All I can say is this; yup, that's me! I knew that already but I never read anything like this before. I was in advertising for as long as I can remember and a vivid imagination is not a bad thing in that creative job that I truly loved. And I'm not an outspoken extravert at all.


----------



## pollopicu (Jan 24, 2013)

I think it depends how you look at it too. I see taking the test as a form of self-improvement and self-awareness that could help you better understand your social surroundings, not only at work, but in your personal relationships well. (i.e. Spouse, friends, and children) Gee, it even described the type of mother I am to my son down to a T. That's pretty crazy.

There is a considerable amount of science backing up the affectiveness of MBTI, 70% of all fortune 500 companies utilize it with proven results.

How can a leader deny that having a better understanding of his/her team will be more affective for his/her business or company and improve productivity? I don't think it's about being pigeonholed into just one type, which if you choose to view it that way, sure it sounds negative, and who wants that? not me, I hate being classified into a "type", but I believe with the Myer Briggs test it's about understanding your traits and using that information to your advantage! whether it be at work or at home.


You should definitely take it Joey, I think it might surprise you.

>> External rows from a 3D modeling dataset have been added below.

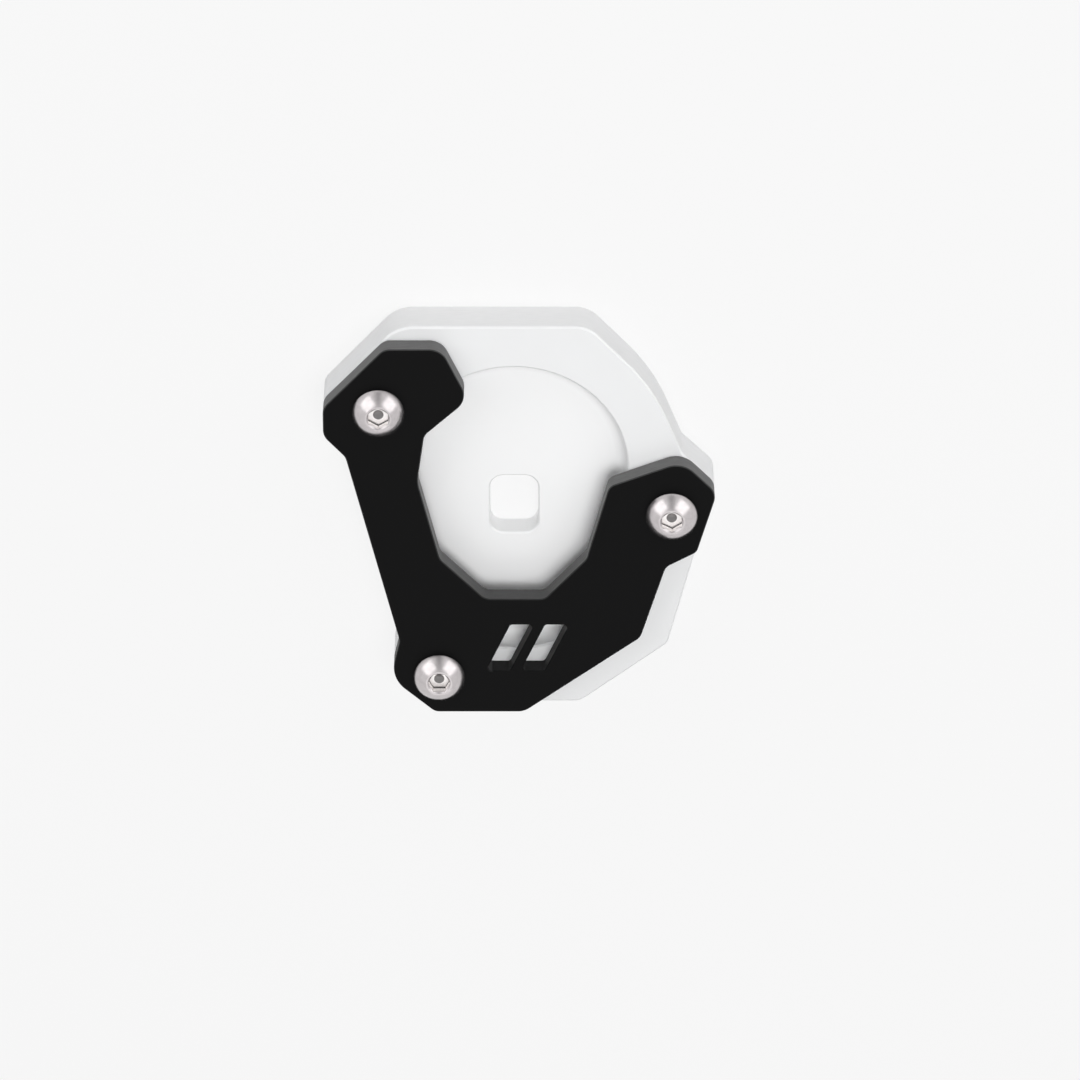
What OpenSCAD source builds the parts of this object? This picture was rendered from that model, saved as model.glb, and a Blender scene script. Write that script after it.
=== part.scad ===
// Foot enlarger for a motorcycle's side stand.
// A milled base plate takes the stand's foot in its pocket. A clamp plate reaches over the foot
// from one side, and three button head screws pull it down onto the base.
// The part lies on its sole at Z = 0, with the centre of its outer box over the origin.

/* [Foot pocket] */
// Width of the pocket for the stand's foot
pocket_w = 46; // [38:0.5:54]
// Length of the pocket
pocket_l = 64; // [56:0.5:76]
// Depth of the pocket
pocket_d = 4; // [2.5:0.1:5]
// Radius where the pocket's wall runs into its floor
pocket_fillet = 2.6; // [1:0.1:3.2]

/* [Base plate] */
// Thickness of the base plate
base_t = 10; // [8:0.1:16]
// Chamfer on the outer edges of the base plate and on the pocket's rim
base_edge = 0.4; // [0.2:0.05:0.8]
// Wall between the pocket and the far edge of the plate
far_wall = 9; // [7:0.5:14]
// Radius of the bowed outer edge, beyond the pocket's own radius
bow = 17; // [14:0.5:24]

/* [Drain slot] */
// Width of the slot through the pocket's floor
slot_w = 9.8; // [6:0.1:16]
// Length of the slot
slot_l = 13; // [8:0.5:24]
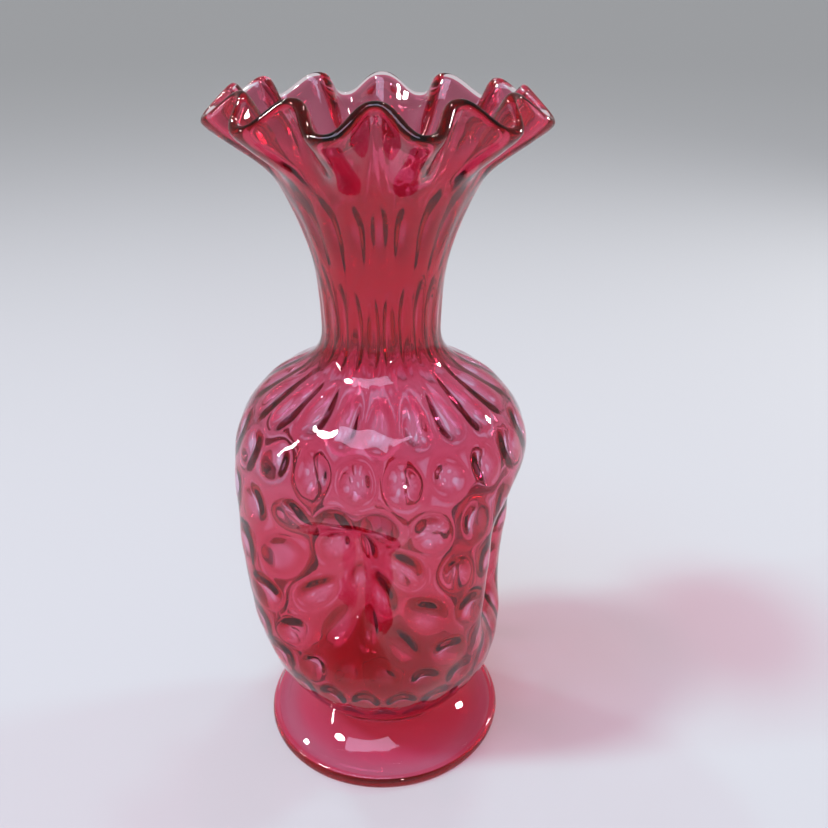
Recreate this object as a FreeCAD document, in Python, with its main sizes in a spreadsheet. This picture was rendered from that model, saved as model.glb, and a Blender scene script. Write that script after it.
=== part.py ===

In a different sense it's like having your palm read.


----------



## durangojo (Jul 30, 2007)

Yes PP, of course i am planning on doing the test..I wouldn't miss the opportunity,are you kidding? It's a good thing!......It will prove to be most interesting for sure as well as a good tool, which we can all benefit from having in our 'kit'.., Yes, having better understandings, communications and people skills is always a positive for me and it's always most interesting to learn new or surprising things about one's self along the way..it will however have to wait until after the weekend when I can give it my full attention...I am buried til fetal Monday.....btw, I used love getting my palm read!!!!!
joey


----------



## kaneohegirlinaz (Apr 24, 2011)

Did someone say palm readers?
Ever time we go to the Jersey Shore, to the boardwalk, I'd always search one out!
On our honeymoon, I had my palm read and she said you will marry soon... 
BAHAHAHA!


----------



## chefross (May 5, 2010)

"Head Hunters"....or job placement companies (choose your moniker) have been using these tests for years to evaluate potential employees.

I myself have taken them.

You understand that they are used as an evaluation tool to help choose the right candidate for the position offered.

If a company is looking for an aggressive, no nonsense, type of person, for example, these tests are invaluable.

Did anyone taking the test notice how the same question is asked 3-4 times through out the questionnaire? 

The wording is changed in the sentences to "trick" you up. This, the experts say, is done to make sure your answers are the same in each attempt.

Anything less then that can cause red flags to appear in the evaluation.

They also tell you there are no "correct answers."  To this I say hogwash!!!


----------



## chrisbelgium (Oct 2, 2010)

Quote:


Chefross said:


> ....Did anyone taking the test notice how the same question is asked 3-4 times through out the questionnaire?
> The wording is changed in the sentences to "trick" you up. This, the experts say, is done to make sure your answers are the same in each attempt.
> 
> Anything less then that can cause red flags to appear in the evaluation.


Chefross, I remember an explanation given about this repetitive questions thing in another test that had the same "trick" questions as you call it.

There's really much more behind it than people think. It's not so much about consistency. The examiners _expect_ you to lie a few times because all people do. In a very competitive environment, this indicates how much candidates will do to get ahead of others (competitors, even colleagues!), let's call it testing their ruthlessness.


----------



## pollopicu (Jan 24, 2013)

wow, how interesting.


----------



## pollopicu (Jan 24, 2013)

Some introvert comics.























































where can I order one?



















http://www.buzzfeed.com/erinlarosa/problems-only-introverts-will-understand


----------



## scrappycoco (Aug 23, 2013)

I've taken a few different test throughout the past few years and I always end up INFP or INTP...but I guess it makes sense if I look back at the times I took it. I think this is mostly accurate, especially the introvert part. I've always been the quiet kid that didnt talk a lot, unless I was around close friends or family.


----------



## rescaldo (Mar 10, 2016)

I must have gone through the MBTI rubric 7 or 8 times by now.  I always come up INTP, and I think my personality helps me out quite a bit as a cook.  I'm not scared to improvise, and I can't stop taking recipes apart.

Whenever I go out to eat (which is rare these days) I tend to have a blast deconstructing my dish.


----------